= George Thomas Perks =

Reverend George Thomas Perks (29 August 1819–29 May 1877) was an English methodist minister. He co-founded the Methodist Recorder in 1861, and was President of the Wesleyan Methodist Conference in 1873.

== Career ==
He was one of the founders of the Methodist Recorder (first published 4 April 1861), with five other Wesleyan Methodist ministers: James Pond Dunn, Charles Garrett, William Morley Punshon, Gervase Smith and Luke Hoult Wiseman.

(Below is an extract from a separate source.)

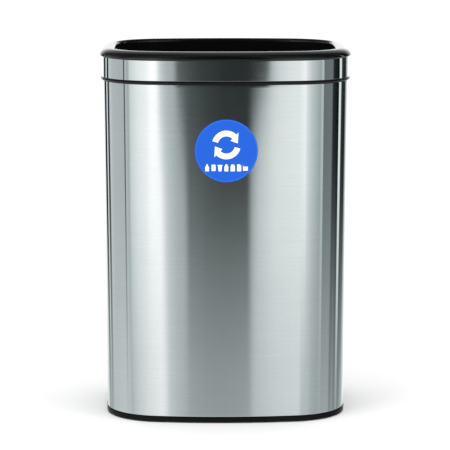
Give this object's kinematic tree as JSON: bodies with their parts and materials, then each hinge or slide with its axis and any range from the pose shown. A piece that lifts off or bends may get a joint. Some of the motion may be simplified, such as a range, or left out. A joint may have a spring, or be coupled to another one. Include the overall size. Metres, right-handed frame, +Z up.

Perks was awarded an honorary A.M. degree by the Wesleyan University, Middletown, Connecticut, in 1866. He studied at the Wesleyan Theological Institution (then at Abney House, Stoke Newington) from 1839 to 1842. At the Wesleyan Methodist Conference of 1841, he was recorded as having entered the Wesleyan Ministry in 1840. He was appointed to the Brunswick circuit in Leeds in 1842. After one year there he was appointed to Dalkeith in Scotland. He was ordained at the W.M. Conference at Birmingham in 1844.

He was appointed as one of the secretaries of the Wesleyan Methodist Missionary Society in 1867 (taking over from George Osborn D.D.). He held that position until his death. He was elected Secretary of the Wesleyan Methodist Conference in 1872, and President of the Wesleyan Methodist Conference in 1873.

== Personal life ==
Reverend Perks was born in Madeley, England, as the second-oldest child of William Perks (1781–1831) and Elizabeth née Pearce (c.1795-1828). George Thomas Perks married Mary Dodds in Edinburgh in August 1845. The couple had six daughters and two sons. Their eldest son was Robert William Perks (1849–1934).

== Death ==
Perks died in Rotherham on 29 May 1877. He was buried in Abney Park Cemetery.

A collection of his sermons was published by the Wesleyan-Methodist Book-Room in 1882 under the title: "Sermons on Standard Questions". This collection was compiled by his son Robert William Perks, whose preface to the volume`s 469 pages is dated July 1882.